→ **What needs to be done**
Return the complete listing that follows, with each line reproduced exactly.

-- start of Data to process --

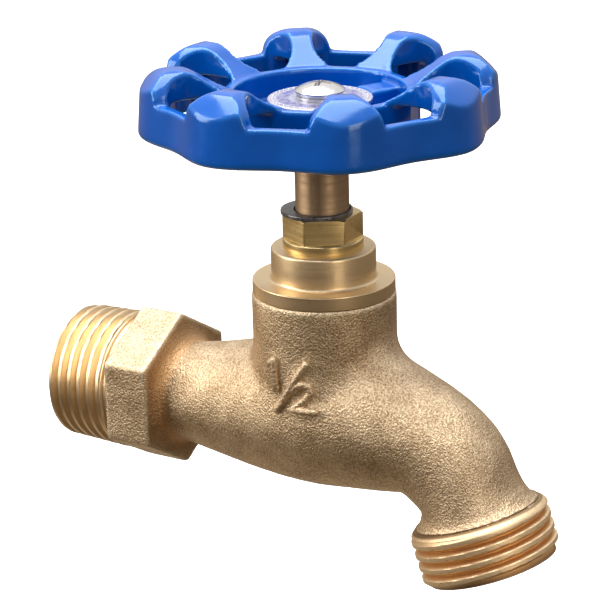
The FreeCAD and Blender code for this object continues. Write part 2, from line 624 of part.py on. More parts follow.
def window(angle):
    """A barrel-shaped hole between two spokes."""
    inner, middle, outer = WINDOW_INNER_R, WINDOW_MIDDLE_R, WINDOW_OUTER_R
    corners = [Vector(inner, WINDOW_INNER_HALF, 0), Vector(middle, WINDOW_MIDDLE_HALF, 0),
               Vector(outer, WINDOW_OUTER_HALF, 0)]
    mirrored = [Vector(p.x, -p.y, 0) for p in corners]
    edges = [Part.Arc(*corners).toShape(), Part.makeLine(corners[2], mirrored[2]),
             Part.Arc(mirrored[2], mirrored[1], mirrored[0]).toShape(),
             Part.makeLine(mirrored[0], corners[0])]
    height = HUMP_TOP - WHEEL_BOTTOM + 10
    cutter = Part.Face(Part.Wire(edges)).extrude(Vector(0, 0, height))
    upright = [e for e in cutter.Edges if e.BoundBox.ZLength > height - 1]
    cutter = cutter.makeFillet(WINDOW_CORNER, upright)
    cutter.rotate(Vector(0, 0, 0), UP, angle)
    cutter.translate(stem_point(WHEEL_BOTTOM - 5))
    return cutter


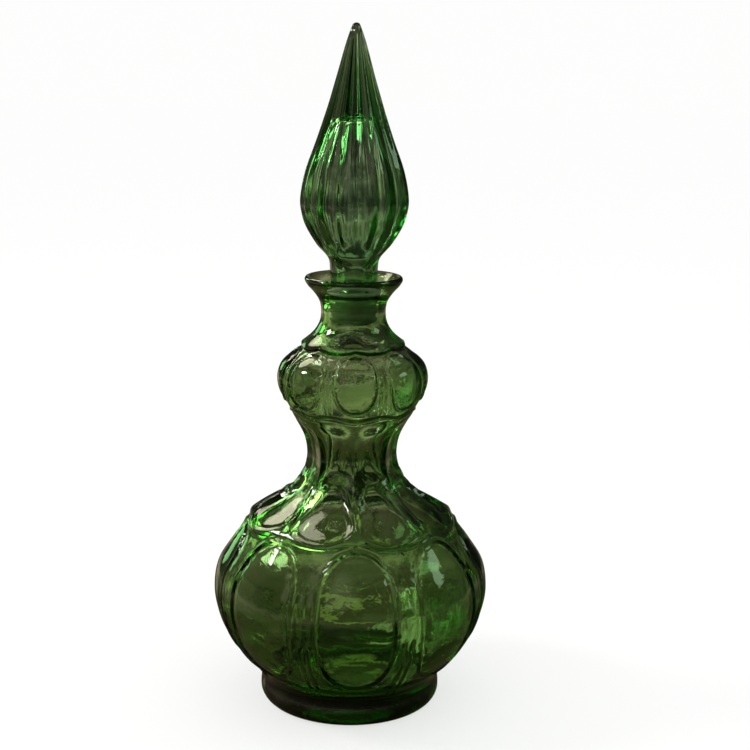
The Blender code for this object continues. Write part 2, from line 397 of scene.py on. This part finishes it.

-- end of Data to process --

→ **Reply to the task**
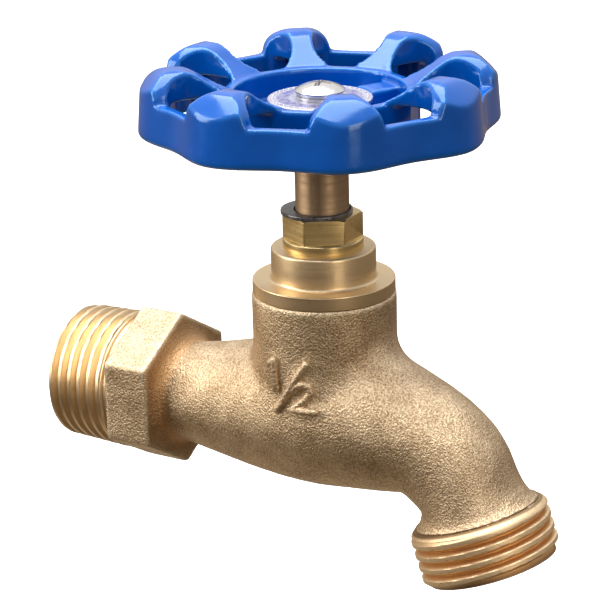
The FreeCAD and Blender code for this object continues. Write part 2, from line 624 of part.py on. More parts follow.
def window(angle):
    """A barrel-shaped hole between two spokes."""
    inner, middle, outer = WINDOW_INNER_R, WINDOW_MIDDLE_R, WINDOW_OUTER_R
    corners = [Vector(inner, WINDOW_INNER_HALF, 0), Vector(middle, WINDOW_MIDDLE_HALF, 0),
               Vector(outer, WINDOW_OUTER_HALF, 0)]
    mirrored = [Vector(p.x, -p.y, 0) for p in corners]
    edges = [Part.Arc(*corners).toShape(), Part.makeLine(corners[2], mirrored[2]),
             Part.Arc(mirrored[2], mirrored[1], mirrored[0]).toShape(),
             Part.makeLine(mirrored[0], corners[0])]
    height = HUMP_TOP - WHEEL_BOTTOM + 10
    cutter = Part.Face(Part.Wire(edges)).extrude(Vector(0, 0, height))
    upright = [e for e in cutter.Edges if e.BoundBox.ZLength > height - 1]
    cutter = cutter.makeFillet(WINDOW_CORNER, upright)
    cutter.rotate(Vector(0, 0, 0), UP, angle)
    cutter.translate(stem_point(WHEEL_BOTTOM - 5))
    return cutter


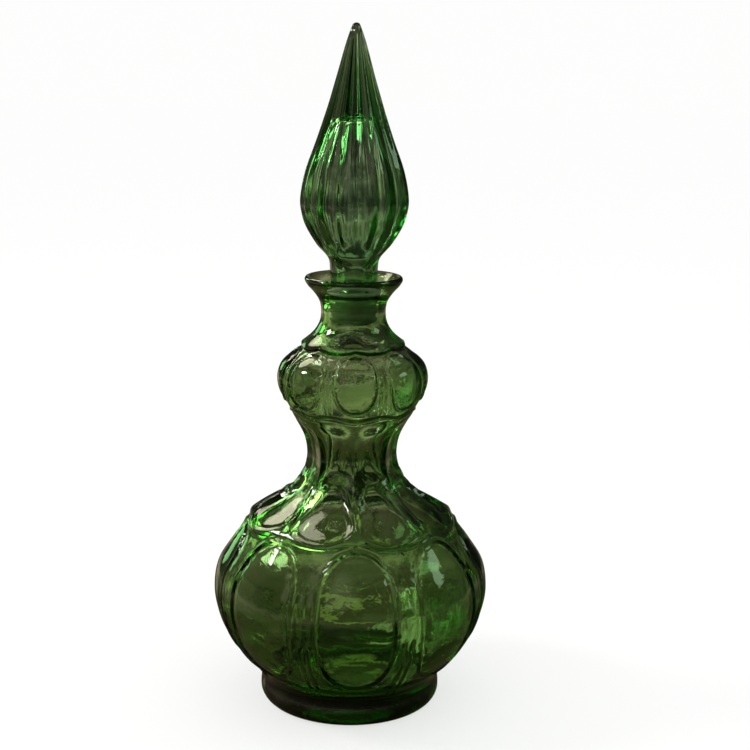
The Blender code for this object continues. Write part 2, from line 397 of scene.py on. This part finishes it.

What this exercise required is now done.